消化器内科医である父の背中を見て医師を志し、大腸・肛門外科領域で豊富な臨床経験を積む
はじめに、医師を志したきっかけをお聞かせください。
僕が小さい頃から、父がこの中田医院の2代目として地域医療に携わっていましたので、自分も自然に医学の道に興味を持つようになっていましたね。自宅は医院とは別のところにあったので、父が医師として仕事をしているところを毎日目にしていたわけではありませんが、自分が体調を崩した時には「お医者さん」として診てもらい、普段と違う姿に憧れを抱いた記憶があります。
これまでのご経歴をお聞かせください。
東京医科大学を卒業後、埼玉県の戸田中央総合病院に初期研修医として勤務。父が消化器内科医でしたので、漠然とですが自分も内科系に進もうかと思っていましたが、さまざまな科をローテーションする中で外科に興味を持つようになったんです。

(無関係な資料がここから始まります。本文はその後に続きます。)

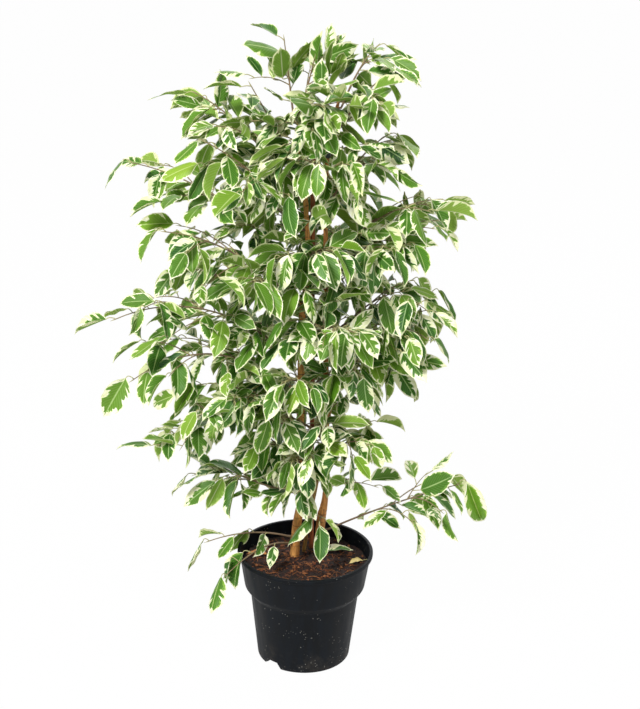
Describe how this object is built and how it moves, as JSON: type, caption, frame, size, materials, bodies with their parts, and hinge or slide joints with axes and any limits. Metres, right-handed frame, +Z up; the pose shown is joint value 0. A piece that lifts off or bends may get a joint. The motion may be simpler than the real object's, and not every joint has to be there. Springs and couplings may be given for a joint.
{
  "type": "potted weeping fig",
  "caption": "Variegated weeping fig with glossy green leaves edged in cream, on three woody stems, standing in a black plastic nursery pot of dark peat.",
  "frame": {"origin": "centre of the pot's underside, on the surface it stands on", "axes": "+Z up, +X to the plant's right and -Y to its front"},
  "size_m": [0.6363, 0.3483, 0.9733],
  "materials": {
    "black_plastic": "satin, a little dusty",
    "peat": "rough, fibrous",
    "bark": "matt bark with dark rings",
    "cane_bark": "matt",
    "tie_plastic": "matt",
    "foliage": "waxy gloss, green with cream edges",
    "dry_leaf": "matt, dry",
    "pale_leaf": "matt, wilted"
  },
  "bodies": {
    "root": {"branch_crown_01": "foliage", "branch_crown_02": "foliage", "branch_crown_03": "foliage", "branch_crown_04": "foliage", "branch_crown_05": "foliage", "branch_crown_06": "foliage", "branch_crown_07": "foliage", "branch_crown_08": "foliage", "branch_crown_09": "foliage", "branch_crown_10": "foliage", "branch_crown_11": "foliage", "branch_crown_12": "foliage", "branch_crown_13": "foliage", "branch_crown_14": "foliage", "branch_crown_15": "foliage", "branch_crown_16": "foliage", "branch_front_breast": "foliage", "branch_front_foot": "foliage", "branch_front_high": "foliage", "branch_front_low": "foliage", "branch_front_middle": "foliage", "branch_front_upper": "foliage", "branch_left_back": "foliage", "branch_left_base": "foliage", "branch_left_far": "foliage", "branch_left_far_low": "foliage", "branch_left_high": "foliage", "branch_left_high_front": "foliage", "branch_left_long": "foliage", "branch_left_low": "foliage", "branch_left_low_front": "foliage", "branch_left_mid": "foliage", "branch_right_back": "foliage", "branch_right_hang": "foliage", "branch_right_high": "foliage", "branch_right_low": "foliage", "branch_right_mid": "foliage", "branch_right_mid_low": "foliage", "branch_right_stub": "foliage", "branch_right_wide": "foliage", "branch_right_wide_back": "foliage", "branch_soil_front": "foliage", "branch_soil_left": "foliage", "branch_top_centre": "foliage", "branch_top_left": "foliage", "branch_top_right": "foliage", "branch_top_right_low": "foliage", "branch_upper_left": "foliage", "fallen_leaf_dry": "dry_leaf", "fallen_leaf_green": "foliage", "fallen_leaf_pale": "pale_leaf", "pot": "black_plastic", "soil": "peat", "stem_left": "bark", "stem_middle": "bark", "stem_right": "bark", "support_cane": "cane_bark", "tie_high": "tie_plastic", "tie_low": "tie_plastic"}
  },
  "joints": []
}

自分の肌に合うなと感じることも多く、「外科をしっかりマスターすれば、結果的に内科診療のスキルも身につくよ」という教授からの助言もあり、外科を専攻にすることを決めて都立大塚病院で3年間の後期研修を行いました。指導医、先輩方からの熱心な指導と、同期との切磋琢磨の毎日で、必死に知識・技術の習得に励んだ3年間は、自分の医師としての原点といえる非常に濃密な時間だったと思います。
後期研修修了後は、新大久保にあるJCHO東京山手メディカルセンターに勤務し、大腸・肛門治療の最前線で経験を積んできました。
JCHO東京山手メディカルセンターの大腸・肛門外科は、長い歴史があり、全国でも有数の病院ですね。
おっしゃる通りです。「隅越(すみこし)分類」という日本独自の痔の分類があるのですが、この分類を考案した隅越先生が、「外科診療の一角に肛門出血を主訴とする患者さんを集めてみよう 」という発想から、1960年、現在のJCHO東京山手メディカルセンター(旧社会保険中央総合病院)に「肛門センター」を発足されました。
当時、総合病院の中に「センター」として肛門疾患を診療する形態は特殊で、全国から患者さんがいらっしゃっていましたが、肛門の症状や便の異常を訴える患者さんの中には大腸疾患の方も少なくなく肛門と大腸を切り離すことはできないと、1975年、「大腸肛門病センター」と現在の名称に変わり、肛門疾患だけでなく大腸の病気にも注力する科になって今に至ります。
大腸・肛門外科医としてのベースはここで育まれた、ということですね。
そうですね。お話した通り全国から、痔をはじめとする肛門疾患や大腸がんなどの大腸疾患の患者さんが来院されていましたので、さまざまな症例に携わり研鑽を積んできました。難病に指定されているクローン病や潰瘍性大腸炎などの炎症性腸疾患を専門的に診る内科の先生も多く在籍しており、内科的治療が難しくなった時には連携して外科的治療を行うことも少なくありませんでした。
いずれは地元に戻って、父と一緒に地域の方々のために働きたいと考えていましたので、幅広い疾患の知識や繊細な手術の技巧を習得するために、無我夢中で患者さんと向き合う日々でしたね。JCHO東京山手メディカルセンターに勤務していた6年間で、開腹手術や腹腔鏡手術の腕を磨くだけでなく、診断、内視鏡の挿入技術、他科との連携など、様々な面で医師として成長することができたと思います。
陽光がふりそそいで、とても温かみのあるクリニックですね。
ありがとうございます。建物の老朽化が進んでいたので、2022年、私が中田医院に入るタイミングで移転新設しました。
院内は、天井は吹き抜けにしたり、木材をふんだんに使ったりと、患者さんにくつろいでいただける空間になるように工夫しました。おかげさまで、患者さんからも「明るくて開放的で居心地がいい」と好評をいただいております。